At Ecolosophy we made a deliberate choice on scent: our Unscented Oasis concentrate adds no fragrance at all, so your clean smells like nothing — which is what truly clean air actually smells like. If you do love a light, real aroma, Citrus Burst concentrate uses genuine citrus, named and disclosed, never a hidden synthetic blend. Either way, you decide what’s in your air.
The bottom line
A natural air freshener alternative isn’t a different bottle to plug in — it’s a different idea of what “fresh” means. Fresh air is clean air: ventilated, with the odor source gone, lightly scented only if you choose. The plug-in masks; ventilation, baking soda, and source removal actually fix it. And when scent is added, it should be one you can name.
Your home doesn’t need to smell like a fragrance lab’s idea of an island. It needs to smell like nothing — and then, if you want, like the real citrus you put on the stove yourself. Once you’ve lived with genuinely clean air for a week, the old plug-in smell starts to register for what it always was: a chemical signal pretending to be freshness, plugged into the wall of the room where your family breathes. You can do better, and it costs less than the refills.
#cleanwithlove #ecolosophy #nontoxichome #detoxyourlife #plantbasedliving
Sources cited
- EPA — Indoor Air Quality and Indoor Air Pollutants — U.S. EPA, Introduction to Indoor Air Quality: indoor levels of pollutants
- FDA — Fragrances in Cosmetics and Consumer Products — U.S. FDA, Fragrances in Cosmetics: fragrance disclosure rules
- EPA — Improving Indoor Air Quality — U.S. EPA, Improving Indoor Air Quality: ventilation and source control
Frequently asked
What is the best natural air freshener alternative to plug-ins?
Ventilation plus odor-source removal is the most effective. Open windows daily, take out the trash, and use baking soda to absorb smells. For active scent, a stovetop simmer pot of citrus and herbs adds aroma without synthetic fragrance or a plug-in's constant chemical release.

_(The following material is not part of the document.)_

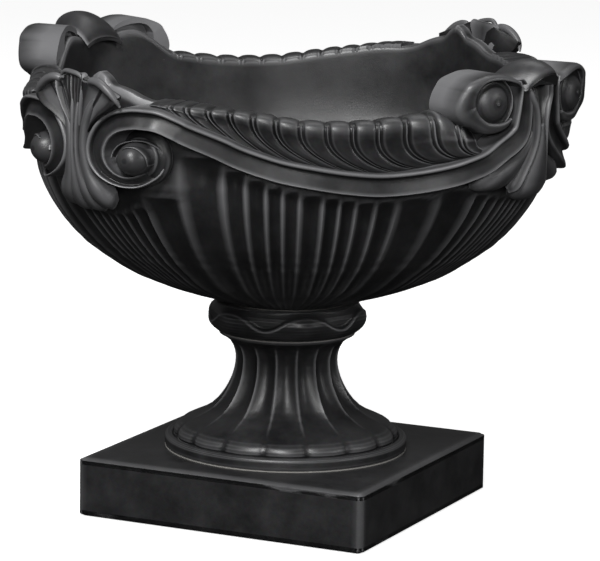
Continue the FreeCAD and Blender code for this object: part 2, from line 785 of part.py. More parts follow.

Are plug-in air fresheners bad for you?
They release synthetic fragrance compounds into your indoor air continuously. Because the FDA doesn't require fragrance to be disclosed by name, you can't know exactly what you're breathing. People with asthma or sensitivities often react to fragranced products specifically.
Do natural air fresheners actually remove odors?
The honest answer is that nothing 'removes' an odor by adding more scent. Real odor removal means eliminating the source and ventilating. Baking soda absorbs many smells, and an open window dilutes them. Simmer pots add a pleasant aroma on top of already-clean air.
Is fragrance the same as essential oils?
No. 'Fragrance' on a label can be an undisclosed synthetic blend. Essential oils are named plant extracts. That said, even essential oils should be used in moderation, especially around pets and infants.
Why does my house smell stuffy even after I clean?
Often it's trapped indoor air. Cleaning removes surface mess but not airborne buildup. Daily ventilation — even 10 minutes of cross-breeze — does more for stuffiness than any spray, because it actually exchanges the air.